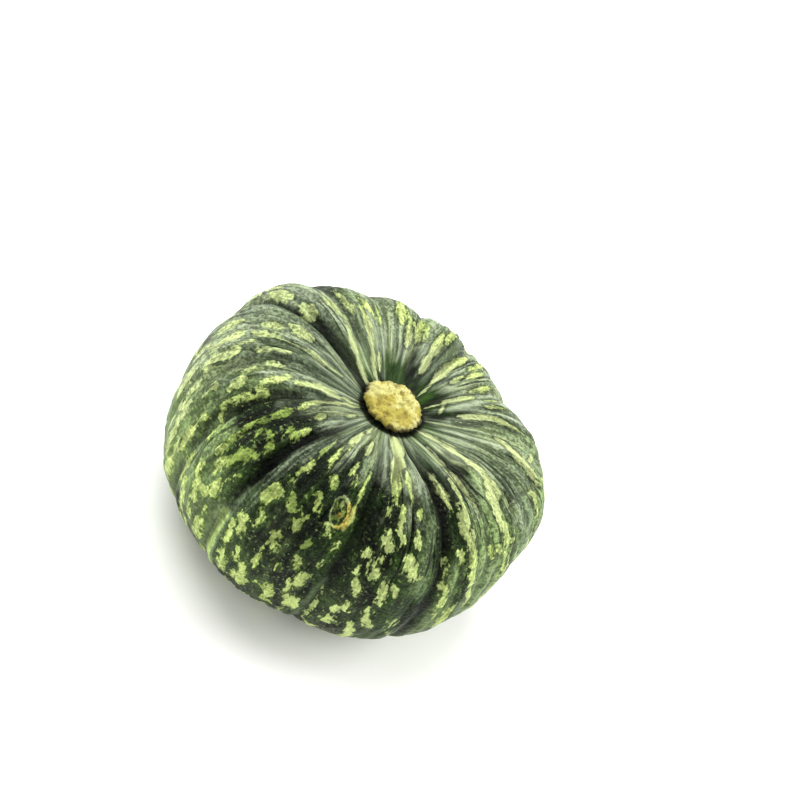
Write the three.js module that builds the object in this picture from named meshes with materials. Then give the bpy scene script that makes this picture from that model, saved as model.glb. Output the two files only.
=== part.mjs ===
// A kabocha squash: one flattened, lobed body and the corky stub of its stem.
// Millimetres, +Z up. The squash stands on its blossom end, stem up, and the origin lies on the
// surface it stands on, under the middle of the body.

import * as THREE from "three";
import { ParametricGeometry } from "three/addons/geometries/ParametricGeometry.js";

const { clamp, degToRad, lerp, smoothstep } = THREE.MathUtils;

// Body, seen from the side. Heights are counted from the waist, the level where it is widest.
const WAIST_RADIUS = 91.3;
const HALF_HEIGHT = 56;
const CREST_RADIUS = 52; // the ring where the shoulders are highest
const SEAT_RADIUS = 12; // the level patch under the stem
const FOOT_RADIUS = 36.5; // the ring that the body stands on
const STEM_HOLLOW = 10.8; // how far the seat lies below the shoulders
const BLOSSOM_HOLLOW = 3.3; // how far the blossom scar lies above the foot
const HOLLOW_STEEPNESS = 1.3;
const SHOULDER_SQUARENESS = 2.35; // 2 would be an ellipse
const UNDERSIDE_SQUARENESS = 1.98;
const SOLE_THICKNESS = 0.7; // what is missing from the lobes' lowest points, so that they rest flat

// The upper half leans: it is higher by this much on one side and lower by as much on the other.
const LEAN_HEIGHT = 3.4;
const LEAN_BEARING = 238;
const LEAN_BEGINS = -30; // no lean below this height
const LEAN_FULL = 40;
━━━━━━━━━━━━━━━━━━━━
## GIVEN INSTRUCTION
Every line of the data above should be reproduced word for word.

## THE RESULT
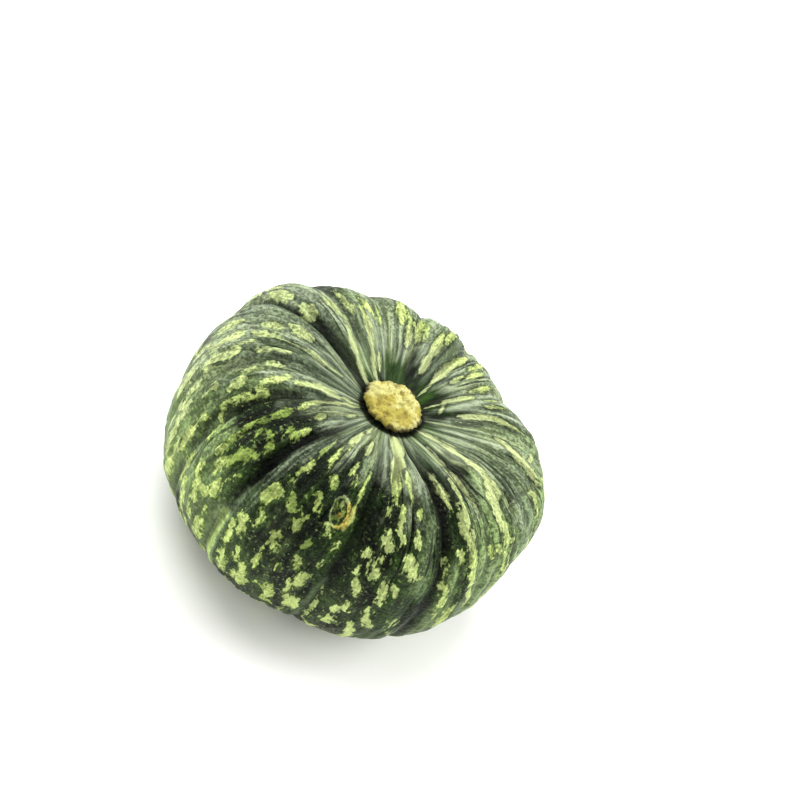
Write the three.js module that builds the object in this picture from named meshes with materials. Then give the bpy scene script that makes this picture from that model, saved as model.glb. Output the two files only.
=== part.mjs ===
// A kabocha squash: one flattened, lobed body and the corky stub of its stem.
// Millimetres, +Z up. The squash stands on its blossom end, stem up, and the origin lies on the
// surface it stands on, under the middle of the body.

import * as THREE from "three";
import { ParametricGeometry } from "three/addons/geometries/ParametricGeometry.js";

const { clamp, degToRad, lerp, smoothstep } = THREE.MathUtils;

// Body, seen from the side. Heights are counted from the waist, the level where it is widest.
const WAIST_RADIUS = 91.3;
const HALF_HEIGHT = 56;
const CREST_RADIUS = 52; // the ring where the shoulders are highest
const SEAT_RADIUS = 12; // the level patch under the stem
const FOOT_RADIUS = 36.5; // the ring that the body stands on
const STEM_HOLLOW = 10.8; // how far the seat lies below the shoulders
const BLOSSOM_HOLLOW = 3.3; // how far the blossom scar lies above the foot
const HOLLOW_STEEPNESS = 1.3;
const SHOULDER_SQUARENESS = 2.35; // 2 would be an ellipse
const UNDERSIDE_SQUARENESS = 1.98;
const SOLE_THICKNESS = 0.7; // what is missing from the lobes' lowest points, so that they rest flat

// The upper half leans: it is higher by this much on one side and lower by as much on the other.
const LEAN_HEIGHT = 3.4;
const LEAN_BEARING = 238;
const LEAN_BEGINS = -30; // no lean below this height
const LEAN_FULL = 40;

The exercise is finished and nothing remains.